(Exercise description) Please copy all the lines that follow, word for word.

(Given information)

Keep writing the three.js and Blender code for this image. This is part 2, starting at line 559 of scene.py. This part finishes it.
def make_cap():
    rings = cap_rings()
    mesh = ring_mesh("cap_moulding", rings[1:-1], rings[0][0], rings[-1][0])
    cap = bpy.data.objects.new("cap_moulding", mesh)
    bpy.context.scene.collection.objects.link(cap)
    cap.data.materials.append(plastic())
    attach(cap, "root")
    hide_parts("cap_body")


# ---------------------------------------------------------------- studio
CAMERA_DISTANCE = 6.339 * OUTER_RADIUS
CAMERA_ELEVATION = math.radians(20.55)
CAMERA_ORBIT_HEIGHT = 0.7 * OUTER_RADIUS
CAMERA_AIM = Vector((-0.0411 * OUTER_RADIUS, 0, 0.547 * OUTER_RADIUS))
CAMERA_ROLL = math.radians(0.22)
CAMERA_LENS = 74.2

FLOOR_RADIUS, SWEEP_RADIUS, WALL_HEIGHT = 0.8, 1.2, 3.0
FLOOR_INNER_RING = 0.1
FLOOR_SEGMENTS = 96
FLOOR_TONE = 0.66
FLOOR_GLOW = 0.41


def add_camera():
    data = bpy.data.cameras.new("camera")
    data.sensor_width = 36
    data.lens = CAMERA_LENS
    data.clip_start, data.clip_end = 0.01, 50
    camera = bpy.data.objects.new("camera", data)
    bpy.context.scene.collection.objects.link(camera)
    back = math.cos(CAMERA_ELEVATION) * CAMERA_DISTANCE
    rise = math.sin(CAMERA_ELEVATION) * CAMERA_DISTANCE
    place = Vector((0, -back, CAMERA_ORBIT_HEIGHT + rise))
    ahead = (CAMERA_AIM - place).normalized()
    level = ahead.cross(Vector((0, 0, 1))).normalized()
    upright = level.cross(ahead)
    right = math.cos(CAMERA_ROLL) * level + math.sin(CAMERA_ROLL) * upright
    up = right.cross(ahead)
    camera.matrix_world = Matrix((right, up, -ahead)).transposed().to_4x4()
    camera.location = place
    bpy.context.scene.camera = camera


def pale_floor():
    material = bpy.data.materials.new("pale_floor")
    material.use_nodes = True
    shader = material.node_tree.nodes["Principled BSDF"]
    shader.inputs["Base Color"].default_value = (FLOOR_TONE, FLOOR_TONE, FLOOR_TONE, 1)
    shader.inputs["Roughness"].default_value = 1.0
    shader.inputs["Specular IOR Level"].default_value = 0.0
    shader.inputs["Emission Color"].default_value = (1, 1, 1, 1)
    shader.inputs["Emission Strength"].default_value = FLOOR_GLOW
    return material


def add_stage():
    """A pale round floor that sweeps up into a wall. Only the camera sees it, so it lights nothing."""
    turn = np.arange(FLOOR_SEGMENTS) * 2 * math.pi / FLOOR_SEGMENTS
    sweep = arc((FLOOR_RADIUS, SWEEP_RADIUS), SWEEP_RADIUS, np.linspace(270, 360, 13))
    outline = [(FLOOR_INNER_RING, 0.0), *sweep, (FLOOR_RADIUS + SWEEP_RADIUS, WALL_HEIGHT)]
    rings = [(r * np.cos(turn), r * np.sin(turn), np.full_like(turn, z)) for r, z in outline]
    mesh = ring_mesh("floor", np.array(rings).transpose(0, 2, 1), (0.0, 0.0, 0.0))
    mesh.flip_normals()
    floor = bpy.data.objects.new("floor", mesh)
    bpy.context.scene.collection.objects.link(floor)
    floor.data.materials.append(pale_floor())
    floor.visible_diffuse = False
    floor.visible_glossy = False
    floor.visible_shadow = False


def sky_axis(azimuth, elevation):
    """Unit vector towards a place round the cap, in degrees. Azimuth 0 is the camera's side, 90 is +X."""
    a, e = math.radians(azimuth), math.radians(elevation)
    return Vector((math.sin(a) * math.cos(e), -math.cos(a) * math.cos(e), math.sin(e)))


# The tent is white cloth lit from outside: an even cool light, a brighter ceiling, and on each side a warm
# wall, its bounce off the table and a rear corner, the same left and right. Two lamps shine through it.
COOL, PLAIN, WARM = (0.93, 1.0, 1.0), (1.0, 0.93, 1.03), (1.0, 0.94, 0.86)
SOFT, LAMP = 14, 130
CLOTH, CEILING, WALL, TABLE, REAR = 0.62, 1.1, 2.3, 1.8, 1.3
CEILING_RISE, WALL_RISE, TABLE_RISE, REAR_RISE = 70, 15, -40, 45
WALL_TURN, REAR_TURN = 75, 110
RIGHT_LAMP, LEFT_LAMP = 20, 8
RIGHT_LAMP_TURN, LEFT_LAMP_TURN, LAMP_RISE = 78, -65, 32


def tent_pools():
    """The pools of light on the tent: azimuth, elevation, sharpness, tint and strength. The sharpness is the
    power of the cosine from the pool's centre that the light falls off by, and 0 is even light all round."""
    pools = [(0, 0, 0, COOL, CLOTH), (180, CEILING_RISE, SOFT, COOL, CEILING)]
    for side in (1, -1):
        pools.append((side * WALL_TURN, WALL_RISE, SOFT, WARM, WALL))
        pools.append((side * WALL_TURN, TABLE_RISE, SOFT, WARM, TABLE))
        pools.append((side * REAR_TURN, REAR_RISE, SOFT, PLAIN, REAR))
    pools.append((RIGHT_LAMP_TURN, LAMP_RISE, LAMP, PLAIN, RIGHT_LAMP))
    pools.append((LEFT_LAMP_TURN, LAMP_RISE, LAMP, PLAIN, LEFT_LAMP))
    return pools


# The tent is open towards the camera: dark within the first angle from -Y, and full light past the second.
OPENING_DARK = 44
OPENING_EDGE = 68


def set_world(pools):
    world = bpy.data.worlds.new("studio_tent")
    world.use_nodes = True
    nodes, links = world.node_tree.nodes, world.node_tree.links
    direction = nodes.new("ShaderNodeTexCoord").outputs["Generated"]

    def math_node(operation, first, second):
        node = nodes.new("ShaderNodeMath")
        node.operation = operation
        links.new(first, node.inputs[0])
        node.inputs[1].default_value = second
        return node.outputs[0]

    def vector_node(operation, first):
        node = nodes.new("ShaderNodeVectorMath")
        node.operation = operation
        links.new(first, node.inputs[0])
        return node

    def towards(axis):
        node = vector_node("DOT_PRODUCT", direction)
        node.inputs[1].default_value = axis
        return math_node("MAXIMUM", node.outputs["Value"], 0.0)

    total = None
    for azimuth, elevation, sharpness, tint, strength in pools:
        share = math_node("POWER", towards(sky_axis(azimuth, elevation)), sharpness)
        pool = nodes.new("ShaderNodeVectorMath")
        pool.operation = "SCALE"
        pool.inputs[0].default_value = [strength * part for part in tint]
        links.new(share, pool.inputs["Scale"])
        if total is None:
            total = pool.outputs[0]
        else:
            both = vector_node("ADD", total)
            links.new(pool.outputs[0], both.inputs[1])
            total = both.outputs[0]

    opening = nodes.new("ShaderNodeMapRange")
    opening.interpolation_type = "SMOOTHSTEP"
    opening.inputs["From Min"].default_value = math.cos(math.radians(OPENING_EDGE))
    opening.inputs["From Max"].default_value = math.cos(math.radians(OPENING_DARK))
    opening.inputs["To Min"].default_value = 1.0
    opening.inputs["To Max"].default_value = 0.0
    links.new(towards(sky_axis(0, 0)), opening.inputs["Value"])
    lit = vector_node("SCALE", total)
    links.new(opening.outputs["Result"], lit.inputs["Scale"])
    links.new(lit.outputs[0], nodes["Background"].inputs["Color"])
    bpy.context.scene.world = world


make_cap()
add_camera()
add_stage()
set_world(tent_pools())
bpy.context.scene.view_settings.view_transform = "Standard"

(Solution for this exercise)
Keep writing the three.js and Blender code for this image. This is part 2, starting at line 559 of scene.py. This part finishes it.
def make_cap():
    rings = cap_rings()
    mesh = ring_mesh("cap_moulding", rings[1:-1], rings[0][0], rings[-1][0])
    cap = bpy.data.objects.new("cap_moulding", mesh)
    bpy.context.scene.collection.objects.link(cap)
    cap.data.materials.append(plastic())
    attach(cap, "root")
    hide_parts("cap_body")


# ---------------------------------------------------------------- studio
CAMERA_DISTANCE = 6.339 * OUTER_RADIUS
CAMERA_ELEVATION = math.radians(20.55)
CAMERA_ORBIT_HEIGHT = 0.7 * OUTER_RADIUS
CAMERA_AIM = Vector((-0.0411 * OUTER_RADIUS, 0, 0.547 * OUTER_RADIUS))
CAMERA_ROLL = math.radians(0.22)
CAMERA_LENS = 74.2

FLOOR_RADIUS, SWEEP_RADIUS, WALL_HEIGHT = 0.8, 1.2, 3.0
FLOOR_INNER_RING = 0.1
FLOOR_SEGMENTS = 96
FLOOR_TONE = 0.66
FLOOR_GLOW = 0.41


def add_camera():
    data = bpy.data.cameras.new("camera")
    data.sensor_width = 36
    data.lens = CAMERA_LENS
    data.clip_start, data.clip_end = 0.01, 50
    camera = bpy.data.objects.new("camera", data)
    bpy.context.scene.collection.objects.link(camera)
    back = math.cos(CAMERA_ELEVATION) * CAMERA_DISTANCE
    rise = math.sin(CAMERA_ELEVATION) * CAMERA_DISTANCE
    place = Vector((0, -back, CAMERA_ORBIT_HEIGHT + rise))
    ahead = (CAMERA_AIM - place).normalized()
    level = ahead.cross(Vector((0, 0, 1))).normalized()
    upright = level.cross(ahead)
    right = math.cos(CAMERA_ROLL) * level + math.sin(CAMERA_ROLL) * upright
    up = right.cross(ahead)
    camera.matrix_world = Matrix((right, up, -ahead)).transposed().to_4x4()
    camera.location = place
    bpy.context.scene.camera = camera


def pale_floor():
    material = bpy.data.materials.new("pale_floor")
    material.use_nodes = True
    shader = material.node_tree.nodes["Principled BSDF"]
    shader.inputs["Base Color"].default_value = (FLOOR_TONE, FLOOR_TONE, FLOOR_TONE, 1)
    shader.inputs["Roughness"].default_value = 1.0
    shader.inputs["Specular IOR Level"].default_value = 0.0
    shader.inputs["Emission Color"].default_value = (1, 1, 1, 1)
    shader.inputs["Emission Strength"].default_value = FLOOR_GLOW
    return material


def add_stage():
    """A pale round floor that sweeps up into a wall. Only the camera sees it, so it lights nothing."""
    turn = np.arange(FLOOR_SEGMENTS) * 2 * math.pi / FLOOR_SEGMENTS
    sweep = arc((FLOOR_RADIUS, SWEEP_RADIUS), SWEEP_RADIUS, np.linspace(270, 360, 13))
    outline = [(FLOOR_INNER_RING, 0.0), *sweep, (FLOOR_RADIUS + SWEEP_RADIUS, WALL_HEIGHT)]
    rings = [(r * np.cos(turn), r * np.sin(turn), np.full_like(turn, z)) for r, z in outline]
    mesh = ring_mesh("floor", np.array(rings).transpose(0, 2, 1), (0.0, 0.0, 0.0))
    mesh.flip_normals()
    floor = bpy.data.objects.new("floor", mesh)
    bpy.context.scene.collection.objects.link(floor)
    floor.data.materials.append(pale_floor())
    floor.visible_diffuse = False
    floor.visible_glossy = False
    floor.visible_shadow = False


def sky_axis(azimuth, elevation):
    """Unit vector towards a place round the cap, in degrees. Azimuth 0 is the camera's side, 90 is +X."""
    a, e = math.radians(azimuth), math.radians(elevation)
    return Vector((math.sin(a) * math.cos(e), -math.cos(a) * math.cos(e), math.sin(e)))


# The tent is white cloth lit from outside: an even cool light, a brighter ceiling, and on each side a warm
# wall, its bounce off the table and a rear corner, the same left and right. Two lamps shine through it.
COOL, PLAIN, WARM = (0.93, 1.0, 1.0), (1.0, 0.93, 1.03), (1.0, 0.94, 0.86)
SOFT, LAMP = 14, 130
CLOTH, CEILING, WALL, TABLE, REAR = 0.62, 1.1, 2.3, 1.8, 1.3
CEILING_RISE, WALL_RISE, TABLE_RISE, REAR_RISE = 70, 15, -40, 45
WALL_TURN, REAR_TURN = 75, 110
RIGHT_LAMP, LEFT_LAMP = 20, 8
RIGHT_LAMP_TURN, LEFT_LAMP_TURN, LAMP_RISE = 78, -65, 32


def tent_pools():
    """The pools of light on the tent: azimuth, elevation, sharpness, tint and strength. The sharpness is the
    power of the cosine from the pool's centre that the light falls off by, and 0 is even light all round."""
    pools = [(0, 0, 0, COOL, CLOTH), (180, CEILING_RISE, SOFT, COOL, CEILING)]
    for side in (1, -1):
        pools.append((side * WALL_TURN, WALL_RISE, SOFT, WARM, WALL))
        pools.append((side * WALL_TURN, TABLE_RISE, SOFT, WARM, TABLE))
        pools.append((side * REAR_TURN, REAR_RISE, SOFT, PLAIN, REAR))
    pools.append((RIGHT_LAMP_TURN, LAMP_RISE, LAMP, PLAIN, RIGHT_LAMP))
    pools.append((LEFT_LAMP_TURN, LAMP_RISE, LAMP, PLAIN, LEFT_LAMP))
    return pools


# The tent is open towards the camera: dark within the first angle from -Y, and full light past the second.
OPENING_DARK = 44
OPENING_EDGE = 68


def set_world(pools):
    world = bpy.data.worlds.new("studio_tent")
    world.use_nodes = True
    nodes, links = world.node_tree.nodes, world.node_tree.links
    direction = nodes.new("ShaderNodeTexCoord").outputs["Generated"]

    def math_node(operation, first, second):
        node = nodes.new("ShaderNodeMath")
        node.operation = operation
        links.new(first, node.inputs[0])
        node.inputs[1].default_value = second
        return node.outputs[0]

    def vector_node(operation, first):
        node = nodes.new("ShaderNodeVectorMath")
        node.operation = operation
        links.new(first, node.inputs[0])
        return node

    def towards(axis):
        node = vector_node("DOT_PRODUCT", direction)
        node.inputs[1].default_value = axis
        return math_node("MAXIMUM", node.outputs["Value"], 0.0)

    total = None
    for azimuth, elevation, sharpness, tint, strength in pools:
        share = math_node("POWER", towards(sky_axis(azimuth, elevation)), sharpness)
        pool = nodes.new("ShaderNodeVectorMath")
        pool.operation = "SCALE"
        pool.inputs[0].default_value = [strength * part for part in tint]
        links.new(share, pool.inputs["Scale"])
        if total is None:
            total = pool.outputs[0]
        else:
            both = vector_node("ADD", total)
            links.new(pool.outputs[0], both.inputs[1])
            total = both.outputs[0]

    opening = nodes.new("ShaderNodeMapRange")
    opening.interpolation_type = "SMOOTHSTEP"
    opening.inputs["From Min"].default_value = math.cos(math.radians(OPENING_EDGE))
    opening.inputs["From Max"].default_value = math.cos(math.radians(OPENING_DARK))
    opening.inputs["To Min"].default_value = 1.0
    opening.inputs["To Max"].default_value = 0.0
    links.new(towards(sky_axis(0, 0)), opening.inputs["Value"])
    lit = vector_node("SCALE", total)
    links.new(opening.outputs["Result"], lit.inputs["Scale"])
    links.new(lit.outputs[0], nodes["Background"].inputs["Color"])
    bpy.context.scene.world = world


make_cap()
add_camera()
add_stage()
set_world(tent_pools())
bpy.context.scene.view_settings.view_transform = "Standard"